■ **Set exercise**
Repeat the whole of the data, keeping every detail the same.

-- Start of Dataset section --

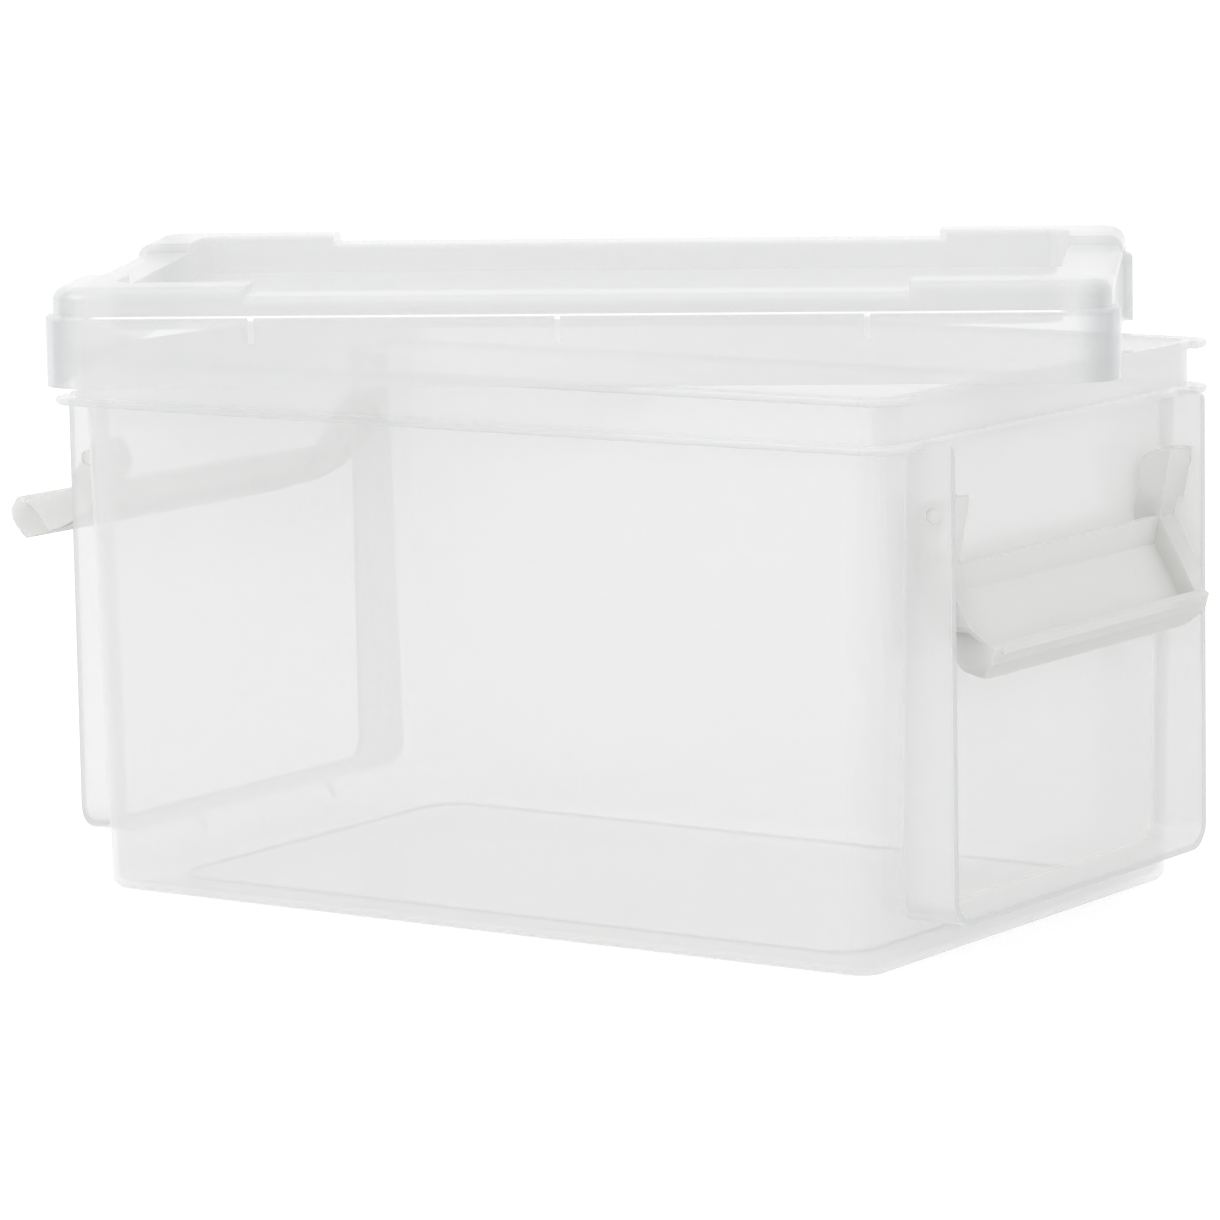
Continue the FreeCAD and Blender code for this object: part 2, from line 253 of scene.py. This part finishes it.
def lid_marks(graph, place):
    """Return the corners' painted shade, and then the front edge's painted highlight with the
    fainter marks under it.
    """
    x, y, z = axes(graph, place)
    x, y = x - lid_middle[0], y - lid_middle[1]
    along = x * math.cos(lid_turn) + y * math.sin(lid_turn)
    across = x * math.sin(lid_turn) - y * math.cos(lid_turn)
    # the front mask is a painted highlight along the top of the lid's front
    front = (lid_half_width - across).band(*under_skin, 0.0002)
    front = front * z.band(*skirt_height, 0.0002) * (1.0 - abs(along).rise(*straight_part))
    strength = mark_highlight_share + (1.0 - mark_highlight_share) * z.rise(*highlight_start)
    return abs(along).rise(*corner_end) * abs(across).rise(*corner_side), front * strength


# the greyer corners are painted shade, and the white front line is a painted highlight
lid_plastic = clear_plastic(
    "clear_lid_plastic", (0.775, 0.78, 0.778), 0.34, 0.54, lid_marks,
    shade_look=((0.64, 0.65, 0.66), 0.30), highlight_and_shade_look=((1.0, 1.0, 1.0), 0.6))


# %% [markdown]
# ## Milky latch plastic
# The latches are moulded in a softer, milky plastic that bends without cracking. It lets a
# little light through, so it is given a slight see-through share and light that scatters
# under the skin. The sheen is satin, with a fine grain from the mould.

# %% Give the latches a milky, satin plastic
def milky_plastic(title, tint):
    """Return a milky plastic with a fine grain, a little see-through."""
    material, graph = new_material(title)
    place = graph.value("ShaderNodeTexCoord", "Object")
    grain = graph.value("ShaderNodeTexNoise", "Fac", None, {
        "Vector": place, "Scale": 900.0, "Detail": 2.0})
    clouds = graph.value("ShaderNodeTexNoise", "Fac", None, {
        "Vector": place, "Scale": 30.0, "Detail": 2.0})
    pale_tint = [min(1.0, 1.04 * part) for part in tint]
    bump = graph.add("ShaderNodeBump", None, {
        "Strength": 0.15, "Distance": 0.0002, "Height": grain})
    graph.finish(graph.add("ShaderNodeBsdfPrincipled", None, {
        "Base Color": blend(graph, clouds, (*tint, 1.0), (*pale_tint, 1.0)),
        "Roughness": 0.32 + 0.1 * clouds, "IOR": 1.5,
        "Subsurface Weight": 0.35, "Subsurface Scale": 0.006,
        "Subsurface Radius": (1.0, 1.0, 1.0), "Alpha": 0.70,
        "Normal": bump.outputs[0]}))
    print(title, "made")
    return material


latch_plastic = milky_plastic("milky_latch_plastic", (0.97, 0.97, 0.945))

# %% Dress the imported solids
finishes = {"case_body": case_plastic, "lid": lid_plastic,
            "left_latch": latch_plastic, "right_latch": latch_plastic}
for name, material in finishes.items():
    for slot in nodes[name].material_slots:
        slot.material = material
    print(name, "takes", material.name)


# %% [markdown]
# ## A white room
# The photograph's ground is plain white. The floor is pale and wide, so that it runs out of
# the picture. A ray that comes from the camera, or from a glossy or clear surface, finds a
# little extra glow in it, which lifts it to white and still keeps the shadow.

# %% Lay the floor
def seen_rays(graph):
    """Return 1 for the rays that show the ground, and 0 for the rays that carry light."""
    path = graph.add("ShaderNodeLightPath")
    seen = Shade(graph, path.outputs["Is Camera Ray"]) + Shade(graph, path.outputs["Is Glossy Ray"])
    seen = seen + Shade(graph, path.outputs["Is Transmission Ray"])
    return graph.value("ShaderNodeClamp", 0, None, {"Value": seen})


floor_grey, floor_glow = 0.78, 0.45
floor_width, floor_drop = 60.0, 0.0004
floor_material, graph = new_material("pale_floor")
plain = graph.add("ShaderNodeBsdfDiffuse", None, {"Color": (*[floor_grey] * 3, 1.0)})
glow = graph.add("ShaderNodeEmission", None, {
    "Color": (1.0, 1.0, 1.0, 1.0), "Strength": floor_glow})
lit = graph.add("ShaderNodeAddShader", None, {0: plain.outputs[0], 1: glow.outputs[0]})
floor_mix = graph.add("ShaderNodeMixShader", None, {
    0: seen_rays(graph), 1: plain.outputs[0], 2: lit.outputs[0]})
graph.finish(floor_mix)

bpy.ops.mesh.primitive_plane_add(size=floor_width, location=(0.0, 0.0, -floor_drop))
floor = bpy.context.object
floor.name = "floor"
floor.data.materials.append(floor_material)
print("the floor is", floor.dimensions.x, "m wide")

# %% Fill the room with soft white
world = bpy.data.worlds.new("white_room")
world.use_nodes = True
scene.world = world
graph = Graph(world.node_tree, "ShaderNodeOutputWorld")
room_light = 0.80
strength = room_light + (1.0 - room_light) * seen_rays(graph)
graph.finish(graph.add("ShaderNodeBackground", None, {
    "Color": (1.0, 1.0, 1.0, 1.0), "Strength": strength}))
print("the room's light is", room_light)


# %% [markdown]
# ## Soft lamps
# Two wide lamps stand over the left shoulder and at the right. They are weak next to the
# room, and are there for the long highlights on the rims and on the lid's front edge.

# %% Hang the lamps
def soft_lamp(title, place, target, size, power):
    """Hang a wide lamp at a place and turn it to its target."""
    data = bpy.data.lights.new(title, "AREA")
    data.shape = "RECTANGLE"
    data.size, data.size_y = size
    data.energy = power
    lamp = bpy.data.objects.new(title, data)
    scene.collection.objects.link(lamp)
    lamp.location = place
    toward = Vector(target) - Vector(place)
    lamp.rotation_euler = toward.to_track_quat("-Z", "Y").to_euler()
    print(title, "stands", round(toward.length, 2), "m away")


soft_lamp("key_lamp", (-0.7, -1.5, 1.5), (0.0, 0.0, 0.1), (1.4, 0.9), 9.0)
soft_lamp("side_lamp", (1.6, 0.3, 1.0), (0.1, 0.0, 0.1), (0.9, 0.9), 1.6)


# %% [markdown]
# ## The camera
# The photograph was taken from beyond the right front corner, a little above the lid, with a
# long lens. The numbers come from matching the case's straight edges in the picture.

# %% Place the camera
def look(yaw, pitch, roll):
    """Return the camera's turn: yaw right of straight on, pitch down, roll clockwise."""
    level = Vector((-math.sin(yaw), math.cos(yaw), 0.0))
    ahead = math.cos(pitch) * level - math.sin(pitch) * Vector((0.0, 0.0, 1.0))
    right = Vector((math.cos(yaw), math.sin(yaw), 0.0))
    down = ahead.cross(right)
    x_axis = math.cos(roll) * right + math.sin(roll) * down
    y_axis = math.sin(roll) * right - math.cos(roll) * down
    turn = Matrix((x_axis, y_axis, -ahead)).transposed()
    return turn.to_4x4()


camera_place = (1.1340, -1.6627, 0.3924)
camera_turn = look(yaw=0.60215, pitch=0.14725, roll=0.01814)
camera_data = bpy.data.cameras.new("camera")
camera_data.sensor_width = 36.0
camera_data.lens = 177.46
camera_data.clip_end = 200.0
camera = bpy.data.objects.new("camera", camera_data)
scene.collection.objects.link(camera)
camera.matrix_world = Matrix.Translation(camera_place) @ camera_turn
scene.camera = camera
print("the camera stands", round(camera.location.length, 2), "m from the case's middle")


# %% [markdown]
# ## The picture's settings
# A clear case puts dozens of skins in the way of one ray, and a ray that runs out of layers
# turns black. So more layers are allowed than Blender gives at first. Colours are shown as
# they are, with the Standard view.

# %% Set the view and the layers
scene.view_settings.view_transform = "Standard"
scene.cycles.transparent_max_bounces = 64
print("layers allowed:", scene.cycles.transparent_max_bounces)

-- End of Dataset section --

■ **Output**
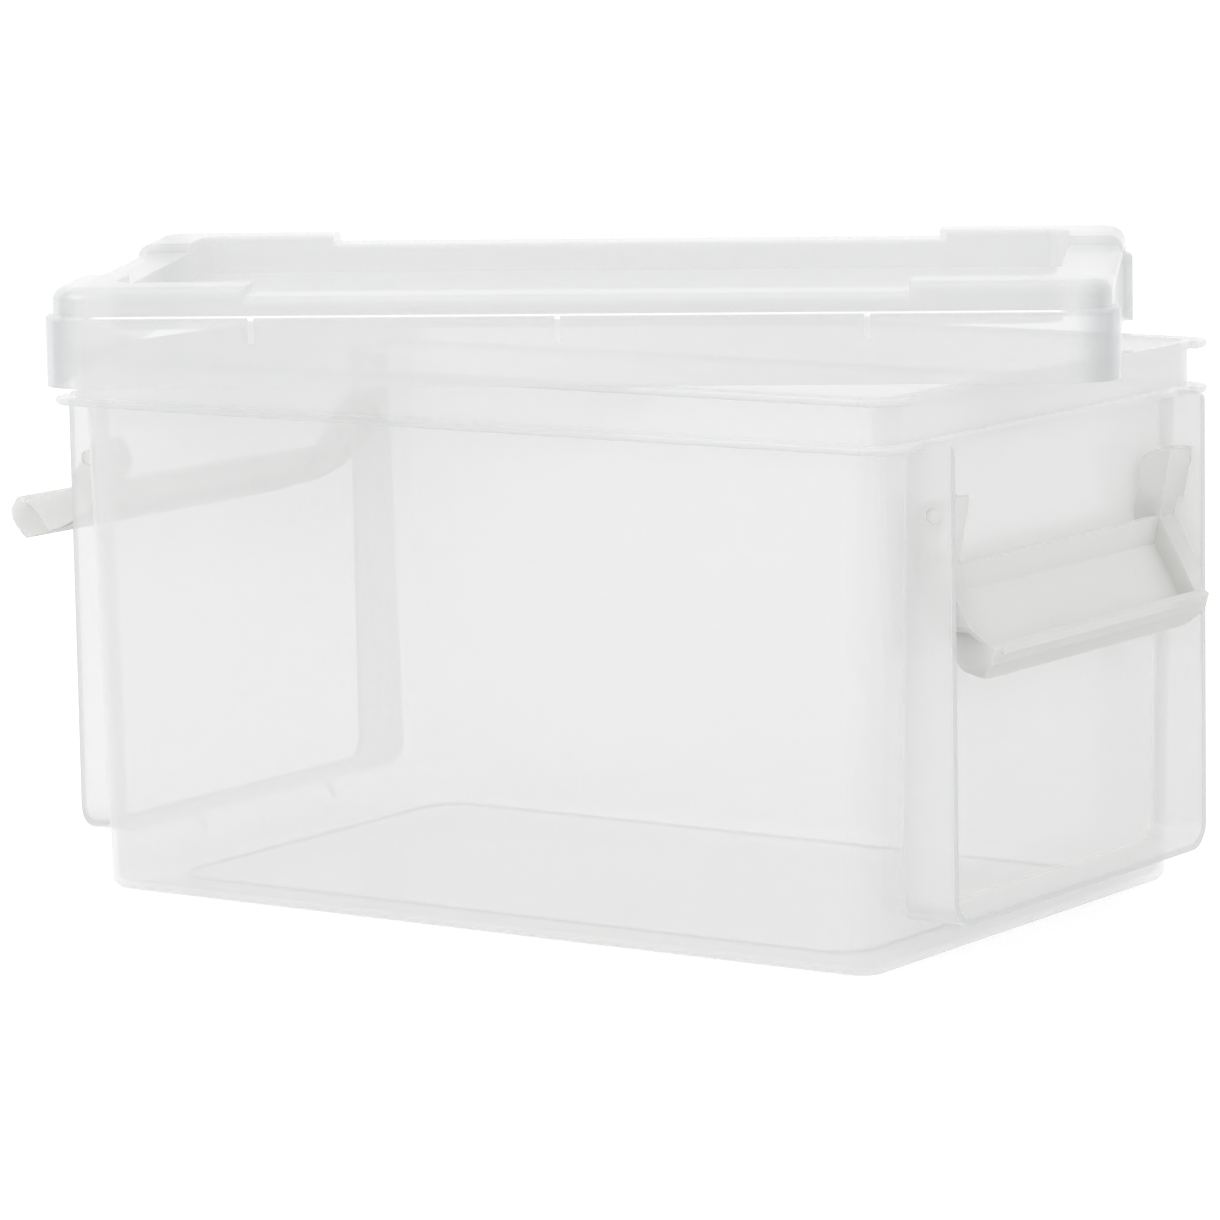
Continue the FreeCAD and Blender code for this object: part 2, from line 253 of scene.py. This part finishes it.
def lid_marks(graph, place):
    """Return the corners' painted shade, and then the front edge's painted highlight with the
    fainter marks under it.
    """
    x, y, z = axes(graph, place)
    x, y = x - lid_middle[0], y - lid_middle[1]
    along = x * math.cos(lid_turn) + y * math.sin(lid_turn)
    across = x * math.sin(lid_turn) - y * math.cos(lid_turn)
    # the front mask is a painted highlight along the top of the lid's front
    front = (lid_half_width - across).band(*under_skin, 0.0002)
    front = front * z.band(*skirt_height, 0.0002) * (1.0 - abs(along).rise(*straight_part))
    strength = mark_highlight_share + (1.0 - mark_highlight_share) * z.rise(*highlight_start)
    return abs(along).rise(*corner_end) * abs(across).rise(*corner_side), front * strength


# the greyer corners are painted shade, and the white front line is a painted highlight
lid_plastic = clear_plastic(
    "clear_lid_plastic", (0.775, 0.78, 0.778), 0.34, 0.54, lid_marks,
    shade_look=((0.64, 0.65, 0.66), 0.30), highlight_and_shade_look=((1.0, 1.0, 1.0), 0.6))


# %% [markdown]
# ## Milky latch plastic
# The latches are moulded in a softer, milky plastic that bends without cracking. It lets a
# little light through, so it is given a slight see-through share and light that scatters
# under the skin. The sheen is satin, with a fine grain from the mould.

# %% Give the latches a milky, satin plastic
def milky_plastic(title, tint):
    """Return a milky plastic with a fine grain, a little see-through."""
    material, graph = new_material(title)
    place = graph.value("ShaderNodeTexCoord", "Object")
    grain = graph.value("ShaderNodeTexNoise", "Fac", None, {
        "Vector": place, "Scale": 900.0, "Detail": 2.0})
    clouds = graph.value("ShaderNodeTexNoise", "Fac", None, {
        "Vector": place, "Scale": 30.0, "Detail": 2.0})
    pale_tint = [min(1.0, 1.04 * part) for part in tint]
    bump = graph.add("ShaderNodeBump", None, {
        "Strength": 0.15, "Distance": 0.0002, "Height": grain})
    graph.finish(graph.add("ShaderNodeBsdfPrincipled", None, {
        "Base Color": blend(graph, clouds, (*tint, 1.0), (*pale_tint, 1.0)),
        "Roughness": 0.32 + 0.1 * clouds, "IOR": 1.5,
        "Subsurface Weight": 0.35, "Subsurface Scale": 0.006,
        "Subsurface Radius": (1.0, 1.0, 1.0), "Alpha": 0.70,
        "Normal": bump.outputs[0]}))
    print(title, "made")
    return material


latch_plastic = milky_plastic("milky_latch_plastic", (0.97, 0.97, 0.945))

# %% Dress the imported solids
finishes = {"case_body": case_plastic, "lid": lid_plastic,
            "left_latch": latch_plastic, "right_latch": latch_plastic}
for name, material in finishes.items():
    for slot in nodes[name].material_slots:
        slot.material = material
    print(name, "takes", material.name)


# %% [markdown]
# ## A white room
# The photograph's ground is plain white. The floor is pale and wide, so that it runs out of
# the picture. A ray that comes from the camera, or from a glossy or clear surface, finds a
# little extra glow in it, which lifts it to white and still keeps the shadow.

# %% Lay the floor
def seen_rays(graph):
    """Return 1 for the rays that show the ground, and 0 for the rays that carry light."""
    path = graph.add("ShaderNodeLightPath")
    seen = Shade(graph, path.outputs["Is Camera Ray"]) + Shade(graph, path.outputs["Is Glossy Ray"])
    seen = seen + Shade(graph, path.outputs["Is Transmission Ray"])
    return graph.value("ShaderNodeClamp", 0, None, {"Value": seen})


floor_grey, floor_glow = 0.78, 0.45
floor_width, floor_drop = 60.0, 0.0004
floor_material, graph = new_material("pale_floor")
plain = graph.add("ShaderNodeBsdfDiffuse", None, {"Color": (*[floor_grey] * 3, 1.0)})
glow = graph.add("ShaderNodeEmission", None, {
    "Color": (1.0, 1.0, 1.0, 1.0), "Strength": floor_glow})
lit = graph.add("ShaderNodeAddShader", None, {0: plain.outputs[0], 1: glow.outputs[0]})
floor_mix = graph.add("ShaderNodeMixShader", None, {
    0: seen_rays(graph), 1: plain.outputs[0], 2: lit.outputs[0]})
graph.finish(floor_mix)

bpy.ops.mesh.primitive_plane_add(size=floor_width, location=(0.0, 0.0, -floor_drop))
floor = bpy.context.object
floor.name = "floor"
floor.data.materials.append(floor_material)
print("the floor is", floor.dimensions.x, "m wide")

# %% Fill the room with soft white
world = bpy.data.worlds.new("white_room")
world.use_nodes = True
scene.world = world
graph = Graph(world.node_tree, "ShaderNodeOutputWorld")
room_light = 0.80
strength = room_light + (1.0 - room_light) * seen_rays(graph)
graph.finish(graph.add("ShaderNodeBackground", None, {
    "Color": (1.0, 1.0, 1.0, 1.0), "Strength": strength}))
print("the room's light is", room_light)


# %% [markdown]
# ## Soft lamps
# Two wide lamps stand over the left shoulder and at the right. They are weak next to the
# room, and are there for the long highlights on the rims and on the lid's front edge.

# %% Hang the lamps
def soft_lamp(title, place, target, size, power):
    """Hang a wide lamp at a place and turn it to its target."""
    data = bpy.data.lights.new(title, "AREA")
    data.shape = "RECTANGLE"
    data.size, data.size_y = size
    data.energy = power
    lamp = bpy.data.objects.new(title, data)
    scene.collection.objects.link(lamp)
    lamp.location = place
    toward = Vector(target) - Vector(place)
    lamp.rotation_euler = toward.to_track_quat("-Z", "Y").to_euler()
    print(title, "stands", round(toward.length, 2), "m away")


soft_lamp("key_lamp", (-0.7, -1.5, 1.5), (0.0, 0.0, 0.1), (1.4, 0.9), 9.0)
soft_lamp("side_lamp", (1.6, 0.3, 1.0), (0.1, 0.0, 0.1), (0.9, 0.9), 1.6)


# %% [markdown]
# ## The camera
# The photograph was taken from beyond the right front corner, a little above the lid, with a
# long lens. The numbers come from matching the case's straight edges in the picture.

# %% Place the camera
def look(yaw, pitch, roll):
    """Return the camera's turn: yaw right of straight on, pitch down, roll clockwise."""
    level = Vector((-math.sin(yaw), math.cos(yaw), 0.0))
    ahead = math.cos(pitch) * level - math.sin(pitch) * Vector((0.0, 0.0, 1.0))
    right = Vector((math.cos(yaw), math.sin(yaw), 0.0))
    down = ahead.cross(right)
    x_axis = math.cos(roll) * right + math.sin(roll) * down
    y_axis = math.sin(roll) * right - math.cos(roll) * down
    turn = Matrix((x_axis, y_axis, -ahead)).transposed()
    return turn.to_4x4()


camera_place = (1.1340, -1.6627, 0.3924)
camera_turn = look(yaw=0.60215, pitch=0.14725, roll=0.01814)
camera_data = bpy.data.cameras.new("camera")
camera_data.sensor_width = 36.0
camera_data.lens = 177.46
camera_data.clip_end = 200.0
camera = bpy.data.objects.new("camera", camera_data)
scene.collection.objects.link(camera)
camera.matrix_world = Matrix.Translation(camera_place) @ camera_turn
scene.camera = camera
print("the camera stands", round(camera.location.length, 2), "m from the case's middle")


# %% [markdown]
# ## The picture's settings
# A clear case puts dozens of skins in the way of one ray, and a ray that runs out of layers
# turns black. So more layers are allowed than Blender gives at first. Colours are shown as
# they are, with the Standard view.

# %% Set the view and the layers
scene.view_settings.view_transform = "Standard"
scene.cycles.transparent_max_bounces = 64
print("layers allowed:", scene.cycles.transparent_max_bounces)